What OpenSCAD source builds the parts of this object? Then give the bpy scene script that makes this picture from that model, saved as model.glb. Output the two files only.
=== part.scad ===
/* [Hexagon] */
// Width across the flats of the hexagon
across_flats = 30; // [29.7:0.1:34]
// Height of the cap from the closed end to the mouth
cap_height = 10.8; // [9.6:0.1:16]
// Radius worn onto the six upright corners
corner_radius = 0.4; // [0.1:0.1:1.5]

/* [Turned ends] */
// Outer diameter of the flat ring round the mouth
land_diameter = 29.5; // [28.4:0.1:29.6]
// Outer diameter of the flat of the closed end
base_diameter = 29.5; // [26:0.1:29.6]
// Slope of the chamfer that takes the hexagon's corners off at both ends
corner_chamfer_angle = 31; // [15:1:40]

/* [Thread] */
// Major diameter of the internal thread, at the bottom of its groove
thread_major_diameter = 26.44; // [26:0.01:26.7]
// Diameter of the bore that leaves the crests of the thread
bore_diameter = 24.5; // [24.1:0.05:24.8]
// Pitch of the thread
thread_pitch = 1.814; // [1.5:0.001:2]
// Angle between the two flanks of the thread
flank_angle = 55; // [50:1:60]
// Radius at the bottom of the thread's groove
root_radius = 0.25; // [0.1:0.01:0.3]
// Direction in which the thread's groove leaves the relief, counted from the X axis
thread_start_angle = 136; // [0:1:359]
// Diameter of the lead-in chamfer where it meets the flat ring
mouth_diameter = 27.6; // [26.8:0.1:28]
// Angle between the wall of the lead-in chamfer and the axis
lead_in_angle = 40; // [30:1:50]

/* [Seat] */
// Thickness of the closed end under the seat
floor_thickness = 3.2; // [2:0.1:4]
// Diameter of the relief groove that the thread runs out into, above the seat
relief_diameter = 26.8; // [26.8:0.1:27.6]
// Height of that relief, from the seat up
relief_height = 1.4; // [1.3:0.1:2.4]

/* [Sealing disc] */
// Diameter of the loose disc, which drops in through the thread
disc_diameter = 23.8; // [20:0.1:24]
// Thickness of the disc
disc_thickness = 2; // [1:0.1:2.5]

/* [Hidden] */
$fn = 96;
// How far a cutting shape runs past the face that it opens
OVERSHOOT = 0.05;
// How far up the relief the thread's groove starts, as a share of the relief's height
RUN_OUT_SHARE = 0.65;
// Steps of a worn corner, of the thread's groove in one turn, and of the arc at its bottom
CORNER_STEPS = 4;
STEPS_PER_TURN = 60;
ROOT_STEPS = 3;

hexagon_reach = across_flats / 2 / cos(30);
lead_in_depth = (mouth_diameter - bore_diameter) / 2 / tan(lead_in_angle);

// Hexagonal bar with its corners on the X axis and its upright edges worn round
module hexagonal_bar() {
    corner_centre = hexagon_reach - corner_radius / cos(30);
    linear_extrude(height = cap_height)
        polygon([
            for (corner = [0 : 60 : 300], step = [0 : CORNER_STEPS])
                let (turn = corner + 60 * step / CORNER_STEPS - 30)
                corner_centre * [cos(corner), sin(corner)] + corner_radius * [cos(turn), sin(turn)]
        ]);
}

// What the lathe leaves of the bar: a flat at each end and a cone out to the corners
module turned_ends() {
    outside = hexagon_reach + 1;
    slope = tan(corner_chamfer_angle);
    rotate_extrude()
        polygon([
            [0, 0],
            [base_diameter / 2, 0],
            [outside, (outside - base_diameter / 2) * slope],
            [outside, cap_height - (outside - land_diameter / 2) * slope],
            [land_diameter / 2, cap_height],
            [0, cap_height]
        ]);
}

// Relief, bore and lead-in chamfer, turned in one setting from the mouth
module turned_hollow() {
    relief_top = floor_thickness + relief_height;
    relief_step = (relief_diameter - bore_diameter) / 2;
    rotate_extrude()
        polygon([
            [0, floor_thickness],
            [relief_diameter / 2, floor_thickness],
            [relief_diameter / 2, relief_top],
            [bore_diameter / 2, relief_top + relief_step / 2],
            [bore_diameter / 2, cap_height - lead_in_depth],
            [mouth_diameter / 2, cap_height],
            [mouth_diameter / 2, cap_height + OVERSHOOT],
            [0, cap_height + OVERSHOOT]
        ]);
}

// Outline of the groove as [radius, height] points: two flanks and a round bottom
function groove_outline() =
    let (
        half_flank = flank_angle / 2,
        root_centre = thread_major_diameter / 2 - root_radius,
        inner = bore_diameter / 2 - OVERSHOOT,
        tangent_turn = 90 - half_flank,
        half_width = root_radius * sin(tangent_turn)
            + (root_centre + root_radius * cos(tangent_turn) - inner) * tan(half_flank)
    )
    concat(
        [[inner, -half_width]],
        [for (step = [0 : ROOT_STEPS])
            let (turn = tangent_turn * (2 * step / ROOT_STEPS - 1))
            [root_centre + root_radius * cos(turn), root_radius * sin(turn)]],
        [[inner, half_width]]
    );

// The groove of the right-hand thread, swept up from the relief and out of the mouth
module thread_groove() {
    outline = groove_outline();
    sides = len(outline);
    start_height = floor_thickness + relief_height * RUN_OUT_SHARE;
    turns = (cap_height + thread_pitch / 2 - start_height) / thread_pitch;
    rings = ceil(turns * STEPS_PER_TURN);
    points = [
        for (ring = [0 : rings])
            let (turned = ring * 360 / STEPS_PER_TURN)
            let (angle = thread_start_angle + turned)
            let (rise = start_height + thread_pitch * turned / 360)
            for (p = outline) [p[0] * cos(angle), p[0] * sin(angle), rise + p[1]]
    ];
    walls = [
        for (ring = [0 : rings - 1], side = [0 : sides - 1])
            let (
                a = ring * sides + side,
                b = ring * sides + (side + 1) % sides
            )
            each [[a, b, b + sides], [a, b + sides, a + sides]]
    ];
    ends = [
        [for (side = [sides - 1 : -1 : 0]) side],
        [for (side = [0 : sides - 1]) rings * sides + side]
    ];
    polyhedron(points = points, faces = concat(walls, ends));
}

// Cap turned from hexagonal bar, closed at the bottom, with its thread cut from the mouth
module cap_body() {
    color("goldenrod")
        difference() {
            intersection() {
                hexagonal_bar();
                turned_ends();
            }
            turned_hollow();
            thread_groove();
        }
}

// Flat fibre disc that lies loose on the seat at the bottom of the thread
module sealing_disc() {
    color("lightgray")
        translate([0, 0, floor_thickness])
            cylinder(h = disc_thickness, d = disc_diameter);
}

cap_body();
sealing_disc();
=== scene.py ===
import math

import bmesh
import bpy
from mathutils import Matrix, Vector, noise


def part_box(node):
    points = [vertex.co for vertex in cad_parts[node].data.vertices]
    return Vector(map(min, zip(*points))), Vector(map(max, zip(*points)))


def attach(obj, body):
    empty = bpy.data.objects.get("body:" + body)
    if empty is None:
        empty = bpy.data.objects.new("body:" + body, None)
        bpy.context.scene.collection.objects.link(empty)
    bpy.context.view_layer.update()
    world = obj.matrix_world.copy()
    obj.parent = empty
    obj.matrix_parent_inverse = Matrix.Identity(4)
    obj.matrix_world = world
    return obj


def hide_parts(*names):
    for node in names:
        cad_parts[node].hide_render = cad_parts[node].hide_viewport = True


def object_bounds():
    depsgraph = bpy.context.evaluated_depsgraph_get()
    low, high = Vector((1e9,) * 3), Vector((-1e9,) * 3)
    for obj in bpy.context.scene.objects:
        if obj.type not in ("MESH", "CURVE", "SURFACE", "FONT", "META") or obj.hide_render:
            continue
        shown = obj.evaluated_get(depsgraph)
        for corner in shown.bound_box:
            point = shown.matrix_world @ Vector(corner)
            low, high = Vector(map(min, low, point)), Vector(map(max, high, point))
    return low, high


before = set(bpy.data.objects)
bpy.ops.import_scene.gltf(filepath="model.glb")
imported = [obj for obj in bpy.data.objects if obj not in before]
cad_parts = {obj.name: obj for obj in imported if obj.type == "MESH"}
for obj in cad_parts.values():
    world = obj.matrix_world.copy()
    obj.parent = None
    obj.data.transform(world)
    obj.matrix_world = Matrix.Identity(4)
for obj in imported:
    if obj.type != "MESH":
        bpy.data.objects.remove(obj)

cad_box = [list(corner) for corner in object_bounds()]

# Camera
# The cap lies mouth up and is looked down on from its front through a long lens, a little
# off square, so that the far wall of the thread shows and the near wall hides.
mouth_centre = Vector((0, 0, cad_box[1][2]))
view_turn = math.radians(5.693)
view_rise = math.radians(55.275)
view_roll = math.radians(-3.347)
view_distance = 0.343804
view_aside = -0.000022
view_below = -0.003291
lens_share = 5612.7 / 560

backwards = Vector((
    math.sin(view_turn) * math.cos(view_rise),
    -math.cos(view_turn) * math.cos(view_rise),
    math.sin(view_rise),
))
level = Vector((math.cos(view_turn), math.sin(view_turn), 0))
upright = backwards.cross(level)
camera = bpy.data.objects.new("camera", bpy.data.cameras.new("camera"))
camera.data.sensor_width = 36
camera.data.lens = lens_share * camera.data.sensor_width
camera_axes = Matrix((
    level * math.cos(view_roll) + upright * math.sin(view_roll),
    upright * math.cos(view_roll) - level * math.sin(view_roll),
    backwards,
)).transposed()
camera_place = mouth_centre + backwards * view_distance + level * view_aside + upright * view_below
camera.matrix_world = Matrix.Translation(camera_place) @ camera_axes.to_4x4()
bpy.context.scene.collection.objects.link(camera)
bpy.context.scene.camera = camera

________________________

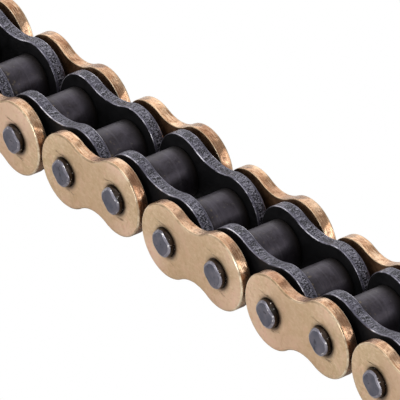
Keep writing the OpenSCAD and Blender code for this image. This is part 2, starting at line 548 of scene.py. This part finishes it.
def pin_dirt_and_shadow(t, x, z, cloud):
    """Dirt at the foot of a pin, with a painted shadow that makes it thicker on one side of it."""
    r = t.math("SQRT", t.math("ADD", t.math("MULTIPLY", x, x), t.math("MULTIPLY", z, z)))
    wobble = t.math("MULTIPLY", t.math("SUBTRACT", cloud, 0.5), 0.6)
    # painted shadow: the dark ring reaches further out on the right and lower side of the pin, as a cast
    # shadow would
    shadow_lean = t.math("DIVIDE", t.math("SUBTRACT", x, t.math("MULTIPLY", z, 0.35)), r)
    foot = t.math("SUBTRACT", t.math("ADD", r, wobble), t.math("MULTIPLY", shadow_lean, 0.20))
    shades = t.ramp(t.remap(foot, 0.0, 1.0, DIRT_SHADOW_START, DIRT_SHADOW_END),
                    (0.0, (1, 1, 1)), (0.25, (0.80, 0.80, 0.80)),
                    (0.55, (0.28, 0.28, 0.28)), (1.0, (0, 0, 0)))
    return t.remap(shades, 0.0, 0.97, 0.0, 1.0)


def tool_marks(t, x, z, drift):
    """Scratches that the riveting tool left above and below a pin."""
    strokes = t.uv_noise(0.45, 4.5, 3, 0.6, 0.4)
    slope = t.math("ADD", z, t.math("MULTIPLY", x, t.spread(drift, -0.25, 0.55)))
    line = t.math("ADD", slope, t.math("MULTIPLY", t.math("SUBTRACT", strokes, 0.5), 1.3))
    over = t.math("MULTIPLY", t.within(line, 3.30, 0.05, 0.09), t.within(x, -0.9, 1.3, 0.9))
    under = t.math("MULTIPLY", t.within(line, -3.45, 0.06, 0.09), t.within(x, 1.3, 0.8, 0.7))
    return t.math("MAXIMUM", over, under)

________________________

Task to carry out
Give again the run of lines that opens at the line with "Keep writing the" and closes at the line with "return t.remap(shades, 0.0, 0.97, 0.0, 1.0)", exactly, and only that run.

Task answer
Keep writing the OpenSCAD and Blender code for this image. This is part 2, starting at line 548 of scene.py. This part finishes it.
def pin_dirt_and_shadow(t, x, z, cloud):
    """Dirt at the foot of a pin, with a painted shadow that makes it thicker on one side of it."""
    r = t.math("SQRT", t.math("ADD", t.math("MULTIPLY", x, x), t.math("MULTIPLY", z, z)))
    wobble = t.math("MULTIPLY", t.math("SUBTRACT", cloud, 0.5), 0.6)
    # painted shadow: the dark ring reaches further out on the right and lower side of the pin, as a cast
    # shadow would
    shadow_lean = t.math("DIVIDE", t.math("SUBTRACT", x, t.math("MULTIPLY", z, 0.35)), r)
    foot = t.math("SUBTRACT", t.math("ADD", r, wobble), t.math("MULTIPLY", shadow_lean, 0.20))
    shades = t.ramp(t.remap(foot, 0.0, 1.0, DIRT_SHADOW_START, DIRT_SHADOW_END),
                    (0.0, (1, 1, 1)), (0.25, (0.80, 0.80, 0.80)),
                    (0.55, (0.28, 0.28, 0.28)), (1.0, (0, 0, 0)))
    return t.remap(shades, 0.0, 0.97, 0.0, 1.0)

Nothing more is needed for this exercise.